You might rightly be wondering how this level of drama could possibly fill an entire 115-minute movie. The answer is that there is also lots of seemingly irrelevant characters and baffling plotlines. Like Ella’s younger brother, Casey (Spike Fearn), a shaggy agoraphobic math genius who makes $2 million a year doing sports gambling for other people (why not himself? No idea). When Ella shows up at his gross hoarder hovel (which actually looks like a pretty normal apartment, despite Ella’s reaction to it), he begins their conversation, “So, Aunt Helen tells me you’re the governor now.”

Definitely a believable thing for someone to say to his sister who has just become the state’s youngest governor!

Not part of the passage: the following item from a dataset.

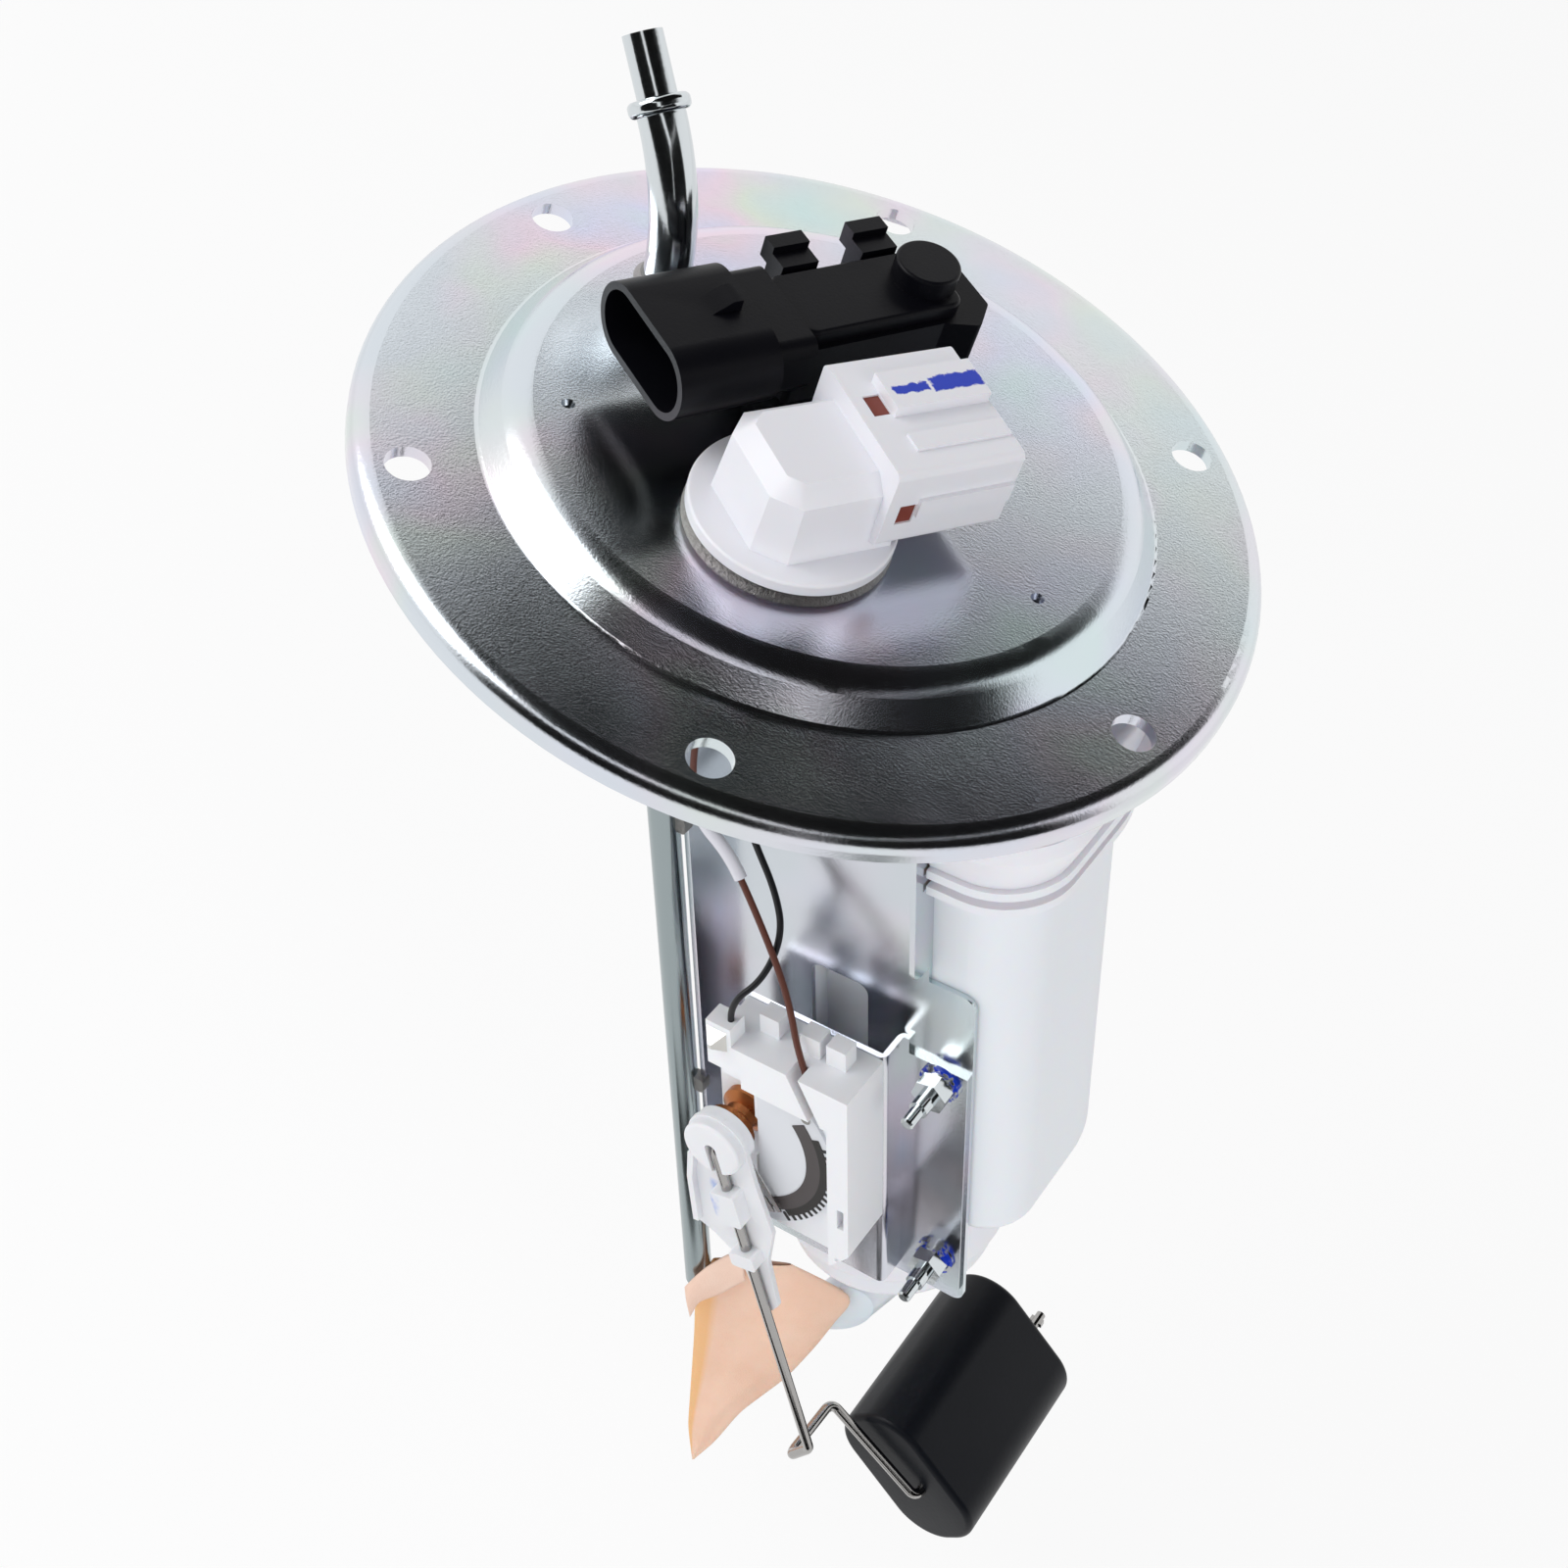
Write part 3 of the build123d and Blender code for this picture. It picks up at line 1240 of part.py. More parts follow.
with BuildPart() as black_wire:
    with BuildLine() as black_line:
        FilletPolyline(*black_route, radius=bend_radii(black_route))
    with BuildSketch(Plane(origin=black_line.line @ 0, z_dir=black_line.line % 0)):
        Circle(WIRE_R)
    sweep()
save(black_wire, "black_wire")

with BuildPart() as red_pump_wire:
    with BuildLine() as red_line:
        FilletPolyline(*red_pump_route, radius=bend_radii(red_pump_route))
    with BuildSketch(Plane(origin=red_line.line @ 0, z_dir=red_line.line % 0)):
        Circle(PUMP_WIRE_R)
    sweep()
save(red_pump_wire, "pump_wire_red")

with BuildPart() as black_pump_wire:
    with BuildLine() as dark_line:
        FilletPolyline(*black_pump_route, radius=bend_radii(black_pump_route))
    with BuildSketch(Plane(origin=dark_line.line @ 0, z_dir=dark_line.line % 0)):
        Circle(PUMP_WIRE_R)
    sweep()
save(black_pump_wire, "pump_wire_black")

for route in (brown_route, black_route, red_pump_route, black_pump_route):
    print("bend radii", [round(radius, 1) for radius in bend_radii(route)])

# Clear sleeve drawn over the brown wire where it passes the flange's rim
with BuildPart() as sleeve:
    with BuildLine() as sleeve_line:
        add(brown_line.line.edges()[8:12])
    with BuildSketch(Plane(origin=sleeve_line.line @ 0, z_dir=sleeve_line.line % 0)):
        Circle(WIRE_R + 0.65)
        Circle(WIRE_R, mode=Mode.SUBTRACT)
    sweep()
save(sleeve, "wire_sleeve")
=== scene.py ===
import bpy
import numpy as np
from mathutils import Matrix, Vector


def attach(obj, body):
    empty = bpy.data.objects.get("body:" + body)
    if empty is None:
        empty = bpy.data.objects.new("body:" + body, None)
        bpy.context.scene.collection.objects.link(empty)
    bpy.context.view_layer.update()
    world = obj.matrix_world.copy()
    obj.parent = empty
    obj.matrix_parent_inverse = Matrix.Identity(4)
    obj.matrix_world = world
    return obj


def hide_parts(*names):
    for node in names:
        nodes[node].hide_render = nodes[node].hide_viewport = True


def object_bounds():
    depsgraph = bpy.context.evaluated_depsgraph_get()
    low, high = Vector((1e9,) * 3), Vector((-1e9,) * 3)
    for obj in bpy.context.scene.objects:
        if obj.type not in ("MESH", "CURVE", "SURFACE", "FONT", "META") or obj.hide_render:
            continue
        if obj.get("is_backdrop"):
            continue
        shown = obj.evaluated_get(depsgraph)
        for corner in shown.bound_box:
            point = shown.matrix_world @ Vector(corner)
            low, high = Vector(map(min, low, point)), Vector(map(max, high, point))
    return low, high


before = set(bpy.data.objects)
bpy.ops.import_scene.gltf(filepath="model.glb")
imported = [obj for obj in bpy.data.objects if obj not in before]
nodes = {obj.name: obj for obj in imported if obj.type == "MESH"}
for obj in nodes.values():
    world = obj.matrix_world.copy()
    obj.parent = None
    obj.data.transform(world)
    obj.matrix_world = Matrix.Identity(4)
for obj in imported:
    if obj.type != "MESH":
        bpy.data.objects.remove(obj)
cad_low, cad_high = (np.array(corner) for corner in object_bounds())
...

Casey is just one of the many annoying men making Ella’s life so hard, I suppose. And so there’s an entire B-story about how he broke up with his girlfriend because he was confused by how she responded to him asking her to be his girlfriend, and then he changed phone numbers, and now it’s 13 months later and he has to go show up at her house unannounced to ask if she wants to be his girlfriend again. The ensuing scene, between Fearn and the otherwise fantastic Ayo Adebiri from The Bear playing his ex, is one of the most disjointed and pointless exchanges ever put to film. The maybe sort of autistic brother explains why he changed phone numbers and split, and his maybe sort of autistic ex-girlfriend tries to explain how she feels about him even though she doesn’t want to be having this conversation, and they keep doubling back and contradicting themselves in a dialogue that plays out like two intensely grating ships passing in the night. I’ve already memory-holed most of the specifics, but it was genuinely distressing. It is mystifying the degree to which no one in this movie seems to connect with anyone else.